- _What you will do_:
Write out exactly the lines of the entries below from the one holding "What three.js and" to the one holding "import Module from 'manifold-3d';", inclusive, and leave out all other lines.

- _Given information_:
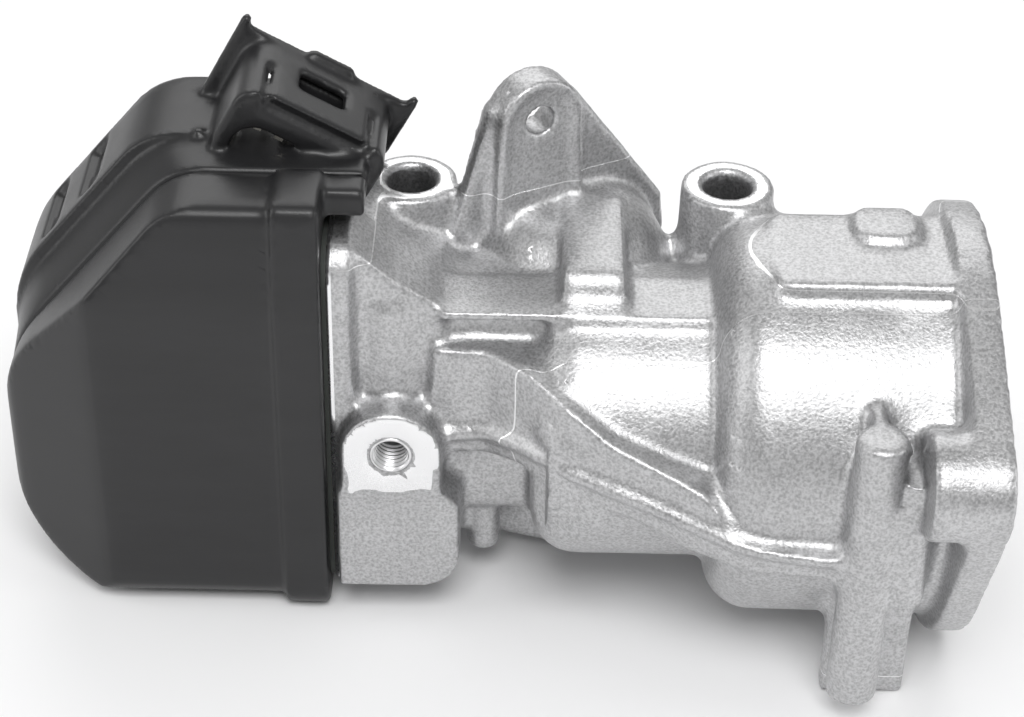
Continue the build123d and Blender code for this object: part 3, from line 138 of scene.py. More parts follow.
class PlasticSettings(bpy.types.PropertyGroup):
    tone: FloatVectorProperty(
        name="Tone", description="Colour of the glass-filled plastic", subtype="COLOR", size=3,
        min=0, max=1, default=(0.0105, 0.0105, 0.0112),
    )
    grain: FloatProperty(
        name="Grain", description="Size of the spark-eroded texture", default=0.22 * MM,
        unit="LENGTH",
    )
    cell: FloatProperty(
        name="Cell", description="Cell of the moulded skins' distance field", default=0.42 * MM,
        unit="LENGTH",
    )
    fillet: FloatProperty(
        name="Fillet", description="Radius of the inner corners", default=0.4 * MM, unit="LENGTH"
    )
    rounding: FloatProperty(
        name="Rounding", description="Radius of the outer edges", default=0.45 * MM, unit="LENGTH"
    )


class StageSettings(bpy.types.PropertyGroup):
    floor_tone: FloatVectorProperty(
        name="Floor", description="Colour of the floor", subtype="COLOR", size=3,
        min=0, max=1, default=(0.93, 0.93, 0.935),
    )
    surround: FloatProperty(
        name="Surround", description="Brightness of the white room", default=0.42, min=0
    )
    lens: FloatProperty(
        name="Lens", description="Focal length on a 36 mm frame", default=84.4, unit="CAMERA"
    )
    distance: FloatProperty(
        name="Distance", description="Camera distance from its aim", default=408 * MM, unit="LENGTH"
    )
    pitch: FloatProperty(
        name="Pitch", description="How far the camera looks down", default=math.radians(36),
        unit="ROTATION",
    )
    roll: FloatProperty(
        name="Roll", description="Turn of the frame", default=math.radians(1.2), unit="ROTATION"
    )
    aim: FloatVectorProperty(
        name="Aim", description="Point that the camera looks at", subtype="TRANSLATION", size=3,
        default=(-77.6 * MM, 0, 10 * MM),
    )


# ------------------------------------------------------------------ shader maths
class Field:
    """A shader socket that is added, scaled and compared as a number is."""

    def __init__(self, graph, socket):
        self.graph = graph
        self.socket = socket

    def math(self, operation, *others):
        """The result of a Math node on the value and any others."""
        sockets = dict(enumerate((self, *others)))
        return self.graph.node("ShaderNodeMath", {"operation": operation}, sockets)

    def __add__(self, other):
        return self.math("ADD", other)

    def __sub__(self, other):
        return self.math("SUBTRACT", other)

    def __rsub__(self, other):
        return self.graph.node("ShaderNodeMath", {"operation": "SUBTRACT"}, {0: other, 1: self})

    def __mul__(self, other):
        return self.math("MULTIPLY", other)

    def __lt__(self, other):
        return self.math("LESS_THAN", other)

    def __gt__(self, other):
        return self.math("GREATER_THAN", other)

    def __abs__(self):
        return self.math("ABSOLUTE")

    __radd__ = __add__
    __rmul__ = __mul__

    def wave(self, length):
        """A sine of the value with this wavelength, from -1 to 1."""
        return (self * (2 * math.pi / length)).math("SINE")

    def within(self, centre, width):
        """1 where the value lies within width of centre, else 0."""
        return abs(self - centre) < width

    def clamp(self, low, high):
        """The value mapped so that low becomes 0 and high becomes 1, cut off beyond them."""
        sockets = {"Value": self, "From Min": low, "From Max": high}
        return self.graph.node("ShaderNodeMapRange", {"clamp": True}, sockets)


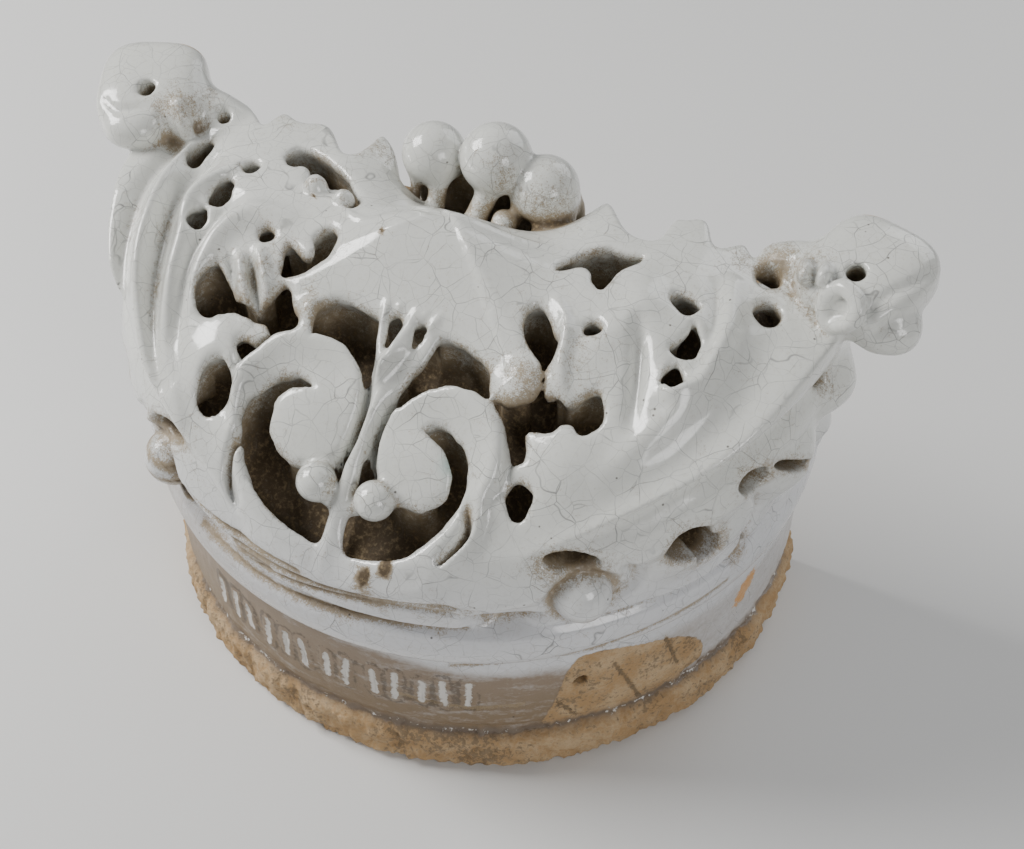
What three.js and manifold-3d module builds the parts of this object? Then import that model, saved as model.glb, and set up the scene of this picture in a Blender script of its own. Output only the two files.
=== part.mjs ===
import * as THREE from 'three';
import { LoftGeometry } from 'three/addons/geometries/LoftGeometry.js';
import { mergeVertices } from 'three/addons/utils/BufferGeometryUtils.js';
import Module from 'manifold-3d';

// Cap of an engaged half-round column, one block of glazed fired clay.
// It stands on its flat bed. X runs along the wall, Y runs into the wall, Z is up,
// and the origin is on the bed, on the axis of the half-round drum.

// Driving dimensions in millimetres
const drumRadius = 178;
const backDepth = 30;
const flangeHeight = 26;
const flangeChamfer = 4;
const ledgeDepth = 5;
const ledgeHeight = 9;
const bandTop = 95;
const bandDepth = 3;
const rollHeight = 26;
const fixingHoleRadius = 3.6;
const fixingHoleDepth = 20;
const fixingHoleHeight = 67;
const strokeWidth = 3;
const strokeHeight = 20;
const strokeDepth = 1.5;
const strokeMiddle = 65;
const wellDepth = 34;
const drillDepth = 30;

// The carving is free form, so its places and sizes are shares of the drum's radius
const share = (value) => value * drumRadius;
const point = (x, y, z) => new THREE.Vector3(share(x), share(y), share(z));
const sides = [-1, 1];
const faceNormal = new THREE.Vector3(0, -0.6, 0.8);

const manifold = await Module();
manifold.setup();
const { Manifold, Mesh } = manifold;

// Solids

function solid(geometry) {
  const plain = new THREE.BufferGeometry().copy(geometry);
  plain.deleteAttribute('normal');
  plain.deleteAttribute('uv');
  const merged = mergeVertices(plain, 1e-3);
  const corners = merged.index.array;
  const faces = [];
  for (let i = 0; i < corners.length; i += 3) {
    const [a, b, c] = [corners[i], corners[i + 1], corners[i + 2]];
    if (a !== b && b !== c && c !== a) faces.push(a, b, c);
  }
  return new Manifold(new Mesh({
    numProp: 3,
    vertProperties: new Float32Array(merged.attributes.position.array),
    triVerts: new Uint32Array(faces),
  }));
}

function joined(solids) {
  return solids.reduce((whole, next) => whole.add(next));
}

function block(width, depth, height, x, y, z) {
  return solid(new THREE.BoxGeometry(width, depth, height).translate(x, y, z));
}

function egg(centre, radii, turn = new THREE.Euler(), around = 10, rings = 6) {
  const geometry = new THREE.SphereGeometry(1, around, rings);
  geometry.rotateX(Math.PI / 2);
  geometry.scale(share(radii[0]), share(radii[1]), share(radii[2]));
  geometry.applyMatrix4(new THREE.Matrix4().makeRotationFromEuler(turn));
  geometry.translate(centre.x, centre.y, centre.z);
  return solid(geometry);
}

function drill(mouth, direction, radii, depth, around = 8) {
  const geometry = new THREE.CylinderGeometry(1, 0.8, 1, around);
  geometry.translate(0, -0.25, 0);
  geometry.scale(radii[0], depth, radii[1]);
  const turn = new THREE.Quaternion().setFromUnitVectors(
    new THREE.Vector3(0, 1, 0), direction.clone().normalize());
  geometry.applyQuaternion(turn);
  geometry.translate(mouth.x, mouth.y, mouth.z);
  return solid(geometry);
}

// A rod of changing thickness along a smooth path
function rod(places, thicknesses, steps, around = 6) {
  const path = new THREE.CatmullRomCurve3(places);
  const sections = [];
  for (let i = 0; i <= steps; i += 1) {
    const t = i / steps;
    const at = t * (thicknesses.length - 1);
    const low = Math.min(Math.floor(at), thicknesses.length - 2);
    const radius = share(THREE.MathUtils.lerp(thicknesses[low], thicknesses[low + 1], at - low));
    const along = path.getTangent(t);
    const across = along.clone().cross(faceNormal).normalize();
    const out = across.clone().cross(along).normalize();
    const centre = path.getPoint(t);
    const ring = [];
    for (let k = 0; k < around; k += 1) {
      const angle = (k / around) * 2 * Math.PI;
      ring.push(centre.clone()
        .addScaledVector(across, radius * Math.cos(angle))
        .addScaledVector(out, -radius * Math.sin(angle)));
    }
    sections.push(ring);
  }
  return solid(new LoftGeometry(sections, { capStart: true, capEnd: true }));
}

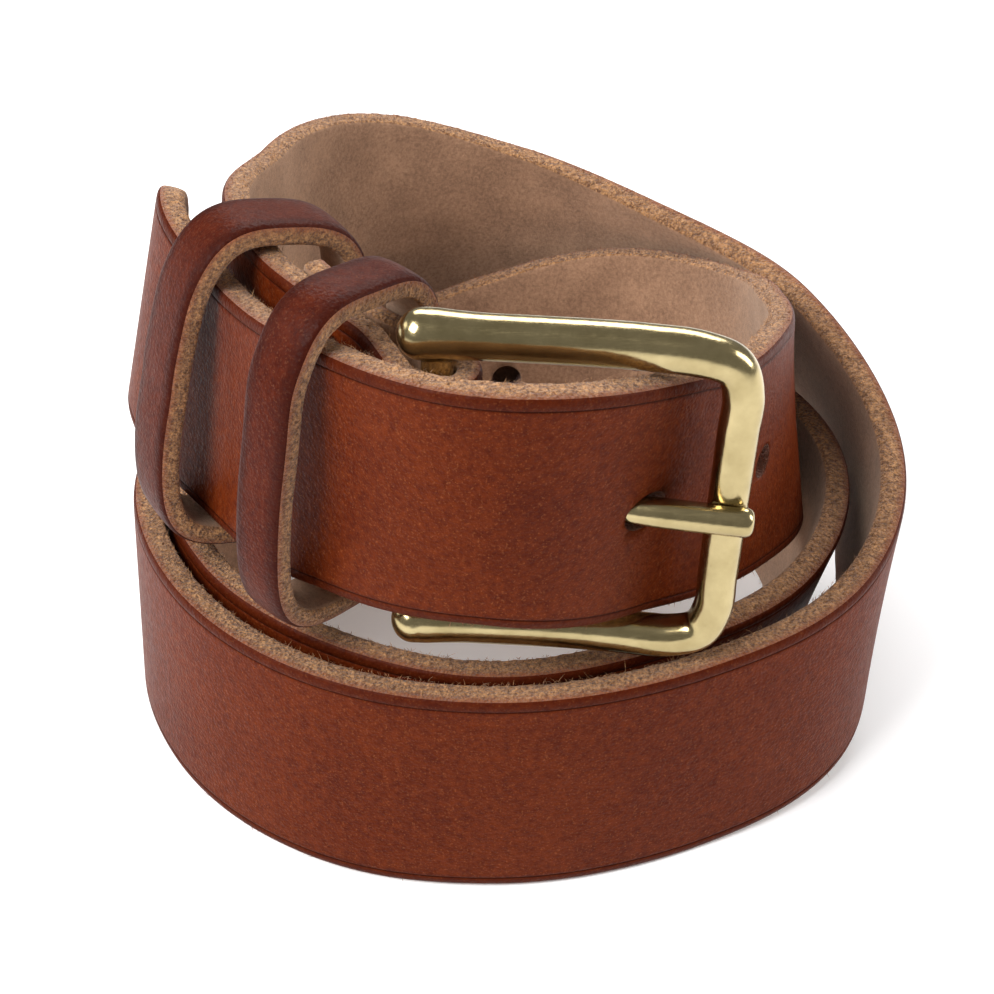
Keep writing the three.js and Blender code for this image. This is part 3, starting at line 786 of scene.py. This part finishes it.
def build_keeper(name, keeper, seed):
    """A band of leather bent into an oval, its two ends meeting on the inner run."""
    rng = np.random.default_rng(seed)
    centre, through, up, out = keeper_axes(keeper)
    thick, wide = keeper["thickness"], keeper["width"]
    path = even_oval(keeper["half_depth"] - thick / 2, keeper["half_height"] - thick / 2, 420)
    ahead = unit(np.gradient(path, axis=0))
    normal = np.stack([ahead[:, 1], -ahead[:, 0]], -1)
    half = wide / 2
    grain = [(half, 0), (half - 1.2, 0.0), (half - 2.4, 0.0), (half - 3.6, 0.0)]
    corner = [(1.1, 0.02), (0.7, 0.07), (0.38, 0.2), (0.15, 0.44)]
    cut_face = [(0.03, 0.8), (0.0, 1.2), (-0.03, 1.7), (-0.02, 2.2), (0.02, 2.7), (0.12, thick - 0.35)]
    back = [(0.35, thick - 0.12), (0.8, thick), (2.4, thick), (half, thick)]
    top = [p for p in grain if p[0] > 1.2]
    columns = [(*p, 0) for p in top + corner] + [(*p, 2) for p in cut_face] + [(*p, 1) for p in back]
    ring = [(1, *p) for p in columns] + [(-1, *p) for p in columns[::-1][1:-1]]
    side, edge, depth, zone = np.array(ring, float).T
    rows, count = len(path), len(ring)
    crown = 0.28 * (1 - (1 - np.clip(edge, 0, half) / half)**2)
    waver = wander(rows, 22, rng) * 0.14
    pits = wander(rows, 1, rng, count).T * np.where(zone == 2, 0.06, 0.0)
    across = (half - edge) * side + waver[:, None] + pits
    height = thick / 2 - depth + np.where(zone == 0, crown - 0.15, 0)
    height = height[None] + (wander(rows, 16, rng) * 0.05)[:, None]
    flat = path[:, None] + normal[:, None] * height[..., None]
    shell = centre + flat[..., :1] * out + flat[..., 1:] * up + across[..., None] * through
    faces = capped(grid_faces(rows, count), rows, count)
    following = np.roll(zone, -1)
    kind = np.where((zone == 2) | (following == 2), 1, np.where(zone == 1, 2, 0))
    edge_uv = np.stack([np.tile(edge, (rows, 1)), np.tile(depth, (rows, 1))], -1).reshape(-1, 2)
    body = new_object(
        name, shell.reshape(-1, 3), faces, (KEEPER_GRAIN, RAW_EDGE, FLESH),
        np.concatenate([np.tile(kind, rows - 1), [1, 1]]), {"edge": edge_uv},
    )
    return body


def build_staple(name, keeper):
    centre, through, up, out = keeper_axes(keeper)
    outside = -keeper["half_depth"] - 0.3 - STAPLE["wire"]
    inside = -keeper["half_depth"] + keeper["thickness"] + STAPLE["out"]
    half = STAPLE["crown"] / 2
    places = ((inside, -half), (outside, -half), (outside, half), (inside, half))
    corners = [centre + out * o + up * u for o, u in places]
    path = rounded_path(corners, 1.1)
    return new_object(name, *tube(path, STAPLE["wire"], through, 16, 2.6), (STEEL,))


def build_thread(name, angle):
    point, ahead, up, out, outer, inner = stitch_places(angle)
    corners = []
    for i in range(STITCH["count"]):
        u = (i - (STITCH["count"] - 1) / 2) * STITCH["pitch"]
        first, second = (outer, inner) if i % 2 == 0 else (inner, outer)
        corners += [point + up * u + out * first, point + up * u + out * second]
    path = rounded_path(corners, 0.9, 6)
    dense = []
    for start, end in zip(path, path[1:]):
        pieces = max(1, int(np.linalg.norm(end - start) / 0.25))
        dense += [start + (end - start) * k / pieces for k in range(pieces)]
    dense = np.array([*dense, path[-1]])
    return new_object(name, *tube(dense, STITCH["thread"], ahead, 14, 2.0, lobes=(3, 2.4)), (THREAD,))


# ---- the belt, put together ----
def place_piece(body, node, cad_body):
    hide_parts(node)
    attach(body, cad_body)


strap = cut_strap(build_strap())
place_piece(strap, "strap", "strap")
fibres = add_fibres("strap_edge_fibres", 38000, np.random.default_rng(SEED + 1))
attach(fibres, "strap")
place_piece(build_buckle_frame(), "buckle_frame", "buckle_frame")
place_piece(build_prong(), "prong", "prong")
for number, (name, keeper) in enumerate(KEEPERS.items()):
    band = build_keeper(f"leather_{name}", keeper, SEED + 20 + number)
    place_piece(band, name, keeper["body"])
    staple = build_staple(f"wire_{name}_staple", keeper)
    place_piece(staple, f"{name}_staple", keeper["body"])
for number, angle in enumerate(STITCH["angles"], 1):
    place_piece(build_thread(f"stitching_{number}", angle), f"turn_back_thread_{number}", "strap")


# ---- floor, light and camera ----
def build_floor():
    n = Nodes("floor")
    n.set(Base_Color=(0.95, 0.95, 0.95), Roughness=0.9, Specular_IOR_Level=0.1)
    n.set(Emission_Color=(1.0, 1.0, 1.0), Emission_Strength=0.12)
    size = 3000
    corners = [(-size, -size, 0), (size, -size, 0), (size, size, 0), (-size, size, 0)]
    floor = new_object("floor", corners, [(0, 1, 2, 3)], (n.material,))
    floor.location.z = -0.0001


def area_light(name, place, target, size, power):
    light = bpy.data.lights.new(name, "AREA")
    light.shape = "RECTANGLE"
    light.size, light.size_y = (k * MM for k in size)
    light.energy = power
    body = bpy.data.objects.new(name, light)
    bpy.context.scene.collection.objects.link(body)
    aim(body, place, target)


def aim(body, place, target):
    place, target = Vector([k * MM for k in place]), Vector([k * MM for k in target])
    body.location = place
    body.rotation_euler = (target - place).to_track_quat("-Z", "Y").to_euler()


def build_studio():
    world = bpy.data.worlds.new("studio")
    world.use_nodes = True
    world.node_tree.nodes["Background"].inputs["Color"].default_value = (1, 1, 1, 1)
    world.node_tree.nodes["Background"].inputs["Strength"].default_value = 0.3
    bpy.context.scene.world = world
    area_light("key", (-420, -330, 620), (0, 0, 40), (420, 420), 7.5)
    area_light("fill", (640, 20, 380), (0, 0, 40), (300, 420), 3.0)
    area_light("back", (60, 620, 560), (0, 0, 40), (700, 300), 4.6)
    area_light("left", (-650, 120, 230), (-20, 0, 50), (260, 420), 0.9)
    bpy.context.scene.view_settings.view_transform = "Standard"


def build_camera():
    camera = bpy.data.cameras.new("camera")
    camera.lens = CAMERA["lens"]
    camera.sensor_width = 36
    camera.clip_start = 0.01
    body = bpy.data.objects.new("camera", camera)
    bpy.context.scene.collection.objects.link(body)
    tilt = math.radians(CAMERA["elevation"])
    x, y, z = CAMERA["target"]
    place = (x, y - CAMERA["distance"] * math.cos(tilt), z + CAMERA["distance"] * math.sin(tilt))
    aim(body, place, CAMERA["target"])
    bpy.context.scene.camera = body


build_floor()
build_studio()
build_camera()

- _Written solution_:
What three.js and manifold-3d module builds the parts of this object? Then import that model, saved as model.glb, and set up the scene of this picture in a Blender script of its own. Output only the two files.
=== part.mjs ===
import * as THREE from 'three';
import { LoftGeometry } from 'three/addons/geometries/LoftGeometry.js';
import { mergeVertices } from 'three/addons/utils/BufferGeometryUtils.js';
import Module from 'manifold-3d';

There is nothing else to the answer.